If two adults are getting engaged I think they are the only two in the equation. Nice to contact parents immediately afterwards though.
Post # 3
I actually told him not to ask. I’m a very grown adult with my own kid so I think it’d be ridiculous. Although even if I wasn’t, I’d feel the same. In general I find it outdated and irrelevant. If someone wants to give a heads up to the bride’s parents that they’re proposing, that’s fine of course, but asking – nope.
Post # 4
Its one of those things that give people credit for things they don’t do anymore. Back when women were dependents it made sense to go to her father because if she married a f up then he would in theory be on the hook for her expenses and now she was “unmarriageable.” Since women are now expected to have jobs and pay their own bills, there is no one to ask about their opinion on the matter. In most cases if the father was asked he is being asked about something that hasn’t had anything to do with him in over a decade.
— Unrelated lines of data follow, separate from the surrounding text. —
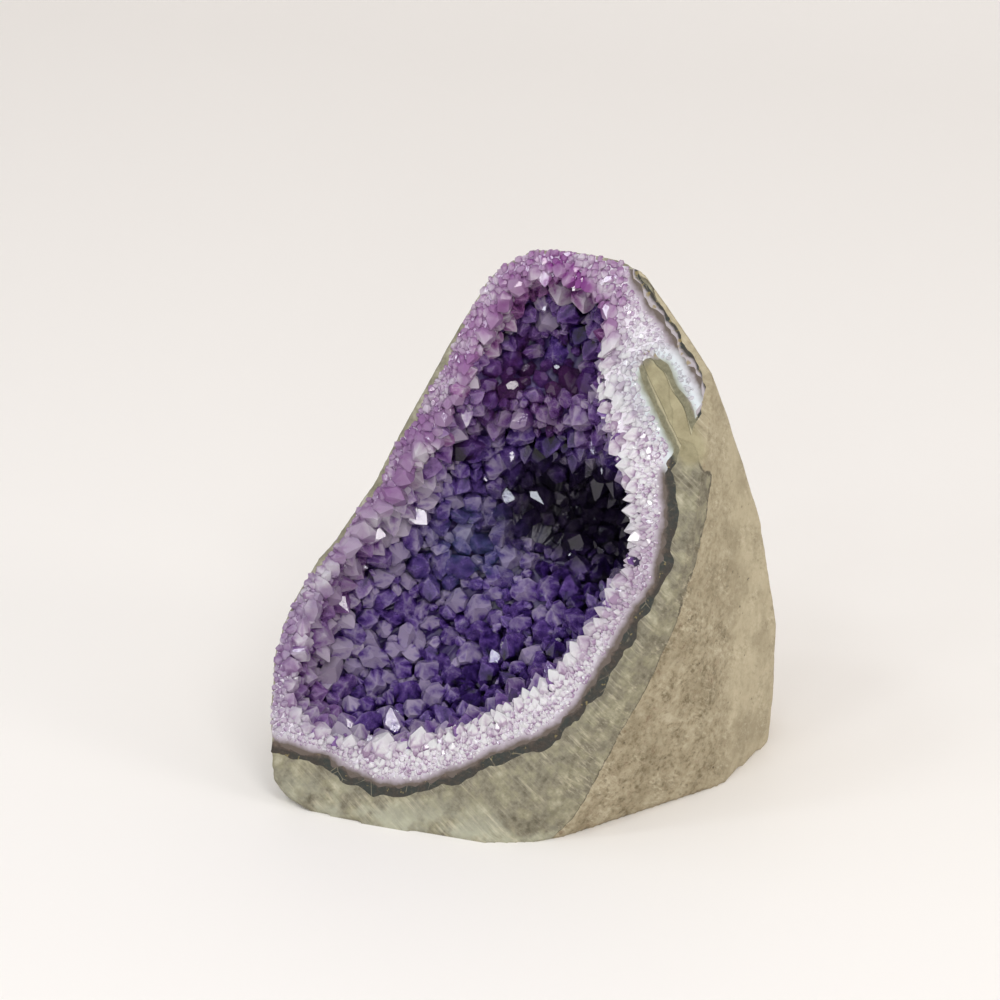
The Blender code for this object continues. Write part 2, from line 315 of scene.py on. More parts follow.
def sawn_basalt():
    """Weathered basalt, sawn and rubbed by hand. It is matt: tan outside and grey-green near
    the geode, with a dark crack between them, rusty specks, and patches of pale saw lines."""
    material, tree, shader = new_material("sawn_basalt")
    place = face_space(tree)
    # Clouds, stains and a grain, which is drawn coarser than the real one so that it shows
    cloud = node(tree, "TexNoise", {
        "Vector": place, "Scale": blotches(6.67), "Detail": 4.0, "Roughness": 0.6,
    })
    stain = node(tree, "TexNoise", {
        "Vector": place, "Scale": blotches(2.38), "Detail": 4.0, "Roughness": 0.62,
    })
    grain = node(tree, "TexNoise", {
        "Vector": place, "Scale": blotches(0.667), "Detail": 3.0, "Roughness": 0.65,
    })
    sparkle = node(tree, "MapRange", {
        "Value": grain, "From Min": 0.4, "From Max": 0.7, "To Max": 0.55,
    })

    tan = node(tree, "ValToRGB", {0: stain}, stops=(
        (0.34, "#75684F"), (0.46, "#91846A"), (0.56, "#9C8F75"), (0.68, "#B2A78E")))
    tan = node(tree, "Mix", {0: sparkle, 6: tan, 7: "#BBB198"}, 2, data_type="RGBA")
    pits = node(tree, "MapRange", {
        "Value": grain, "From Min": 0.44, "From Max": 0.3, "To Max": 0.5,
    })
    tan = node(tree, "Mix", {0: pits, 6: tan, 7: "#5F543F"}, 2, data_type="RGBA")
    rust = node(tree, "TexNoise", {
        "Vector": place, "Scale": blotches(1.19), "Detail": 5.0, "Roughness": 0.75,
    })
    rust = node(tree, "MapRange", {
        "Value": rust, "From Min": 0.56, "From Max": 0.66, "To Max": 0.7,
    })
    here = node(tree, "MapRange", {"Value": cloud, "From Min": 0.42, "From Max": 0.56})
    rust = node(tree, "Math", {0: rust, 1: here}, operation="MULTIPLY")
    tan = node(tree, "Mix", {0: rust, 6: tan, 7: "#725642"}, 2, data_type="RGBA")
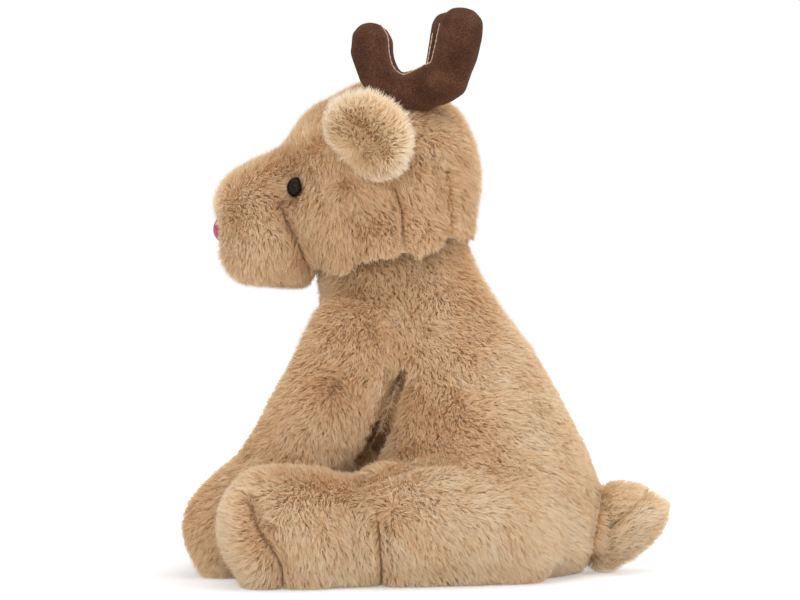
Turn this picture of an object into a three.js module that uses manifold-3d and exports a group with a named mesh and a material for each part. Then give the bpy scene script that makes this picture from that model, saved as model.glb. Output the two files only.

Its like when parents go on about how its tradition to let them make decisions about the wedding, but unlike tradition they aren’t paying for it. You can’t have it both ways.
Post # 5
If the woman likes the tradition, that’s cool, but I can see why a lot of people find it outdated or even offensive. My now-husband didn’t ask. I think he actually tried but couldn’t get the phone number right (my dad lives overseas). I mean, my husband had only even met my dad a few times so it would have been a kind of odd phone call. I think he only tried because he wasn’t sure if I would expect it of him.
I did tell my parents together in a conference call before telling anyone else, though.
Post # 6
We are very traditional so this had to happen. My husband more like told my dad what was happening though 😂😂😂
Post # 7
My husband took a day off and drove all the way to my parents place. About 250km. And then back home again. For most Europeans that’s a lot of driving. From our place 500 km means also Paris, München, Amerstam, Basel, Brussels and so on.
I didn’t know he planned on doing that and neither did my parents. But they where so touched. My dad had tears in his eyes and my mum flat out cried. They found his gesture to die for. He never asked for their permission but for their blessing.
I also loved that he did that. I found it sweet and considerate. After all my parents entrusted him their only daughter. – not that they had any say but it made them love him even more.
After the official proposal my mum called like everyone and told them how he came and asked them. She was so proud.
And I think exactly that: it’s a gesture. It’s symbolism. Like wearing white. Or how many people are actually Virginis on their wedding day 😉
Post # 8
MiaSuperstar : Oh bless. What a lovely story 😀 😀
Post # 9
I have a real bee in my bonnet about this one. The roots of this tradition are horribly misogynistic and I can’t get over that, and wish society was a little more critical before repeating these things. Even if it’s just ‘symbolical’ and asking for a blessing, rather than permission – for me, that’s splitting hairs, and the meaning is the same.
Surely the point of marriage is that you form a new unit with your partner and they should come first – why go and speak to the parents beforehand, especially if the outcome has no bearing on anything? It just doesn’t make sense to me, and the ‘respect’ argument makes me a feel a bit queasy, and isn’t a proper justification to do anything. To me, it goes hand in hand with the whole ‘waiting/surprise proposal/man making all the decisions about timelines’ thing, and the female partner not really taking an active role in their own future.
Soapbox rant over, but there are my feelings. I understand that most of these arguments can and also do apply to the institution of marriage, but I feel like marriage provide multiple benefits (hence why I’m willing to overlook elements of its history), but I don’t really see any benefit from keeping this tradition hanging around.
So no, no parents were ‘asked’, any partner that would do so really doesn’t know me well enough to marry me, and my father (or both parents) would be completely perplexed if this happened.
Post # 10
My take on the matter is that no one (other than my fiancée) has the right to know about my engagement before I do.
Post # 11
My fiance thought it was really odd that anybody would know about our engagement before I did or that it was anyone’s decision apart from mine, so he didn’t ask my dad’s/parents’ permission. We hadn’t talked about it and initially I felt slightly mixed as I am very close to my parents. However, my fiance and I are both feminists, and when I actually stopped to think about it I thougth he was 100% right: it would have been so odd for my dad to know before I did, or to suggest my parents – but not his parents – needed to be involved! Looking at these traditions from the perspective of someone who hasn’t heard of them before (my Fiance is from a different country where this isn’t done) can be really illuminating!
We flew out to tell my parents in person and it was so exciting breaking the news, so I’m extra glad they didn’t know in advance!
Post # 12
misslucy : this is how I feel. My parents previously told me that they think the tradition is dumb because it’s my life, but my bf also asked me if he should give them a heads-up and I said no to that, too. It’s my life (and I’ve been waiting long enough!), I want to know first.
Post # 13
My husband did not ask for permission. I’m not property. We did tell both families immediately and celebrated with them the next day.
Post # 14
I explicitly told Darling Husband not to ask or speak to my parents beforehand. Although I gave my own parents the heads up that we were ring shopping.
Post # 15
My Fiance didnt ask my dad, didnt even talk to my dad about us getting married, and thats exactly how i wanted it.
I love both my parents dont get me wrong, but they dont own me, and if theres “permission” to be given, its coming from me not them.